Coffee Break

Coffee Break is a collection of short reports on recent biological discoveries. Each report incorporates interactive tutorials that show how bioinformatics tools are used as a part of the research process.

Following the success of both molecular biology and information technology has risen a new and rapidly evolving discipline: bioinformatics, the process by which data is gathered, organized and computationally analyzed. Bioinformatics is really a theoretical approach to biology that makes use of computer algorithms and existing knowledge to mine nuggets of useful information from the mass of molecular data available. This approach can provide scientific investigators with new leads to solve biomedical problems - there are few, if any, experiments undertaken these days that do not involve some element of online data analysis, ranging from literature and DNA sequence searches to 3D molecular modeling.

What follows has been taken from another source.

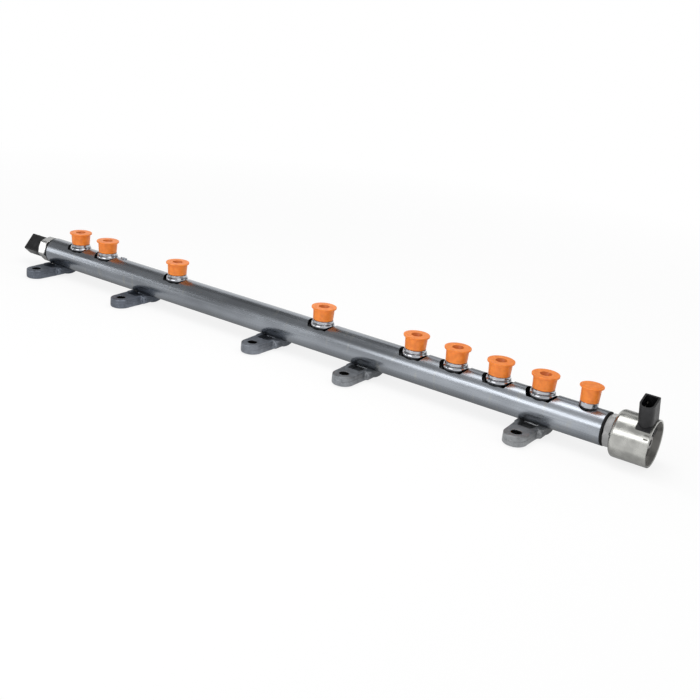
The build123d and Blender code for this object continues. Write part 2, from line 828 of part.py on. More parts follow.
def valve_connector():
    """Moulded connector: apron on the can, D-shaped tower, open socket and latch."""
    apron_length = apron_front + tower_back
    apron = Pos(0, (tower_back - apron_front) / 2, 0) * extrude(
        RectangleRounded(apron_width, apron_length, apron_corner), tower_top)
    apron = apron & bar(can_diameter + 2 * apron_height, 4 * tower_width)
    tower = extrude(tower_section(0), tower_top)
    socket = Pos(0, 0, tower_top - tower_socket_depth) * extrude(
        tower_section(-tower_wall), tower_socket_depth)
    wedge = Pos(0, 0, tower_top - latch_length - 1.5) * Rot(0, 0, 90) * latch(tower_back - 0.2)
    body = apron + tower + wedge - bar(2 * tower_bottom, 4 * tower_width) + tower_window(0) - socket
    for slot in tower_pin_bars(press_gap):
        body = body - slot
    return on_can(body)


def tower_pin_bars(grow):
    """The valve's two terminals as flat bars, each side grown by a clearance."""
    low = can_inner + seat_gap
    high = tower_top - tower_socket_depth + tower_pin_reach
    bars = []
    for side in (-1, 1):
        size = Rectangle(tower_pin_thickness + 2 * grow, tower_pin_width + 2 * grow)
        bars.append(Pos(tower_neck_offset, side * tower_pin_pitch / 2, low) * extrude(size, high - low))
    return bars


def fused(solids):
    """Several separate solids kept as one group."""
    return Compound(children=[solid for solid in solids])


port_solid = port()
port_cap_solid = port_cap()
pieces = {"rail_tube": rail_tube()}
for number, station in enumerate(port_stations, 1):
    pieces[f"port_{number}"] = upright(station, port_solid)
    pieces[f"port_cap_{number}"] = upright(station, port_cap_solid)
pieces["return_spigot"] = upright(spigot_station, return_spigot())
pieces["return_cap"] = upright(spigot_station, return_cap())
foot_solid = foot()
for number, station in enumerate(foot_stations, 1):
    pieces[f"foot_{number}"] = Pos(rail_left + station, 0, 0) * foot_solid

pieces["sensor_body"] = outward_left(sensor_body())
pieces["sensor_washer"] = outward_left(sensor_washer())
pieces["sensor_element"] = outward_left(sensor_element())
pieces["sensor_board"] = outward_left(sensor_board())
pieces["sensor_housing"] = outward_left(sensor_housing(), sensor_housing_clock)
pieces["sensor_pins"] = outward_left(fused(sensor_pin_bars(0)), sensor_housing_clock)

pieces["valve_body"] = outward(valve_body())
pieces["valve_washer"] = outward(valve_washer())
pieces["valve_o_ring"] = outward(valve_o_ring())
pieces["valve_seat"] = outward(valve_seat())
pieces["valve_ball"] = outward(valve_ball())
pieces["valve_pin"] = outward(valve_pin())
pieces["valve_armature"] = outward(valve_armature())
pieces["valve_spring"] = outward(valve_spring())
pieces["valve_sleeve"] = outward(valve_sleeve())
pieces["valve_core"] = outward(valve_core())
pieces["valve_bobbin"] = outward(valve_bobbin())
pieces["valve_winding"] = outward(valve_winding())
pieces["valve_yoke"] = outward(valve_yoke())
pieces["valve_cover"] = outward(valve_cover(), tower_clock)
pieces["valve_can"] = valve_can()
pieces["valve_connector"] = valve_connector()
pieces["valve_pins"] = on_can(fused(tower_pin_bars(0)))

for name, solid in pieces.items():
    export_step(solid, f"parts/{name}.step")
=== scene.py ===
import json
from math import cos, pi, radians, sin, tan
from types import SimpleNamespace

import bmesh
import bpy
from bpy.props import FloatProperty, FloatVectorProperty, IntProperty, PointerProperty
from mathutils import Euler, Matrix, Vector, noise


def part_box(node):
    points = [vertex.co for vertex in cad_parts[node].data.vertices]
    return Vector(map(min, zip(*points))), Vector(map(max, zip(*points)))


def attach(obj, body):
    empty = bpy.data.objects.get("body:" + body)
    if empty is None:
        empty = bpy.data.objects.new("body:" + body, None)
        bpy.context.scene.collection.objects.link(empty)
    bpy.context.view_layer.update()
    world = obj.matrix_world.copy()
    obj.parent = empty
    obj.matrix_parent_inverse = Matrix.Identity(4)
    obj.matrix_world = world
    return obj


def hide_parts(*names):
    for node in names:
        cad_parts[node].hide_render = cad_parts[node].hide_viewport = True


bl_info = {
    "name": "High-pressure fuel rail",
    "version": (1, 0, 0),
    "blender": (4, 5, 0),
    "location": "3D View > Sidebar > Fuel rail",
    "description": "Diesel fuel rail with capped unions, feet, a pressure sensor and a valve",
    "category": "Add Mesh",
}

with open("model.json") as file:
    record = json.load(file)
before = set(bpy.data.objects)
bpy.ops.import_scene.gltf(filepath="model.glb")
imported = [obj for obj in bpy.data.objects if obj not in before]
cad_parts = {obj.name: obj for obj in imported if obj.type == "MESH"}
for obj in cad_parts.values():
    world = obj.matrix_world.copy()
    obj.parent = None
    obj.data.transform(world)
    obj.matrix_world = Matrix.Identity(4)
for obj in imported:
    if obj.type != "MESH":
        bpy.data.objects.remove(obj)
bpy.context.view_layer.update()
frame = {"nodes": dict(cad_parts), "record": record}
nodes = frame["nodes"]
MM = 0.001
tube_low, tube_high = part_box("rail_tube")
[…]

The National Center for Biotechnology Information (NCBI) is a part of the National Library of Medicine, at the National Institutes of Health. Its mission is to organize DNA sequence and related data in such a way that it is available for investigators to use and analyze. This has involved the provision of tools such as BLAST, the sequence similarity search tool, and the design of search engines, such as PubMed, for mining the biomedical abstracts database, MEDLINE.

Coffee Break is a resource at NCBI that combines reports on recent biomedical discoveries with use of NCBI tools. The result is an interactive tutorial that tells a biological story. Each report is about 400 words, and is usually based on a discovery reported in one or more articles from the recently published peer-reviewed literature. After a brief introduction that sets the work described into a broader context, the report focuses on how a molecular understanding can provide explanations of observed biology and lead to therapies for diseases.

Each vignette is accompanied by a figure and hypertext links that lead to a series of pages that interactively show how NCBI tools and resources are used in the research process. The reader participates in a predefined search that demonstrates the functionality of a tool or search engine, and expands on the content within the article. Currently, the articles feature PubMed searches of MEDLINE, and searches of GenBank using BLAST. The demonstration sequence searches also include analysis of the BLAST result, usually in the form of a sequence alignment that illustrates the biological focus of the story.

The intended audience for Coffee Break is molecular biologists, clinicians and students. We hope that they will be informative and fun to read, and may serve as teaching aids for college and graduate students.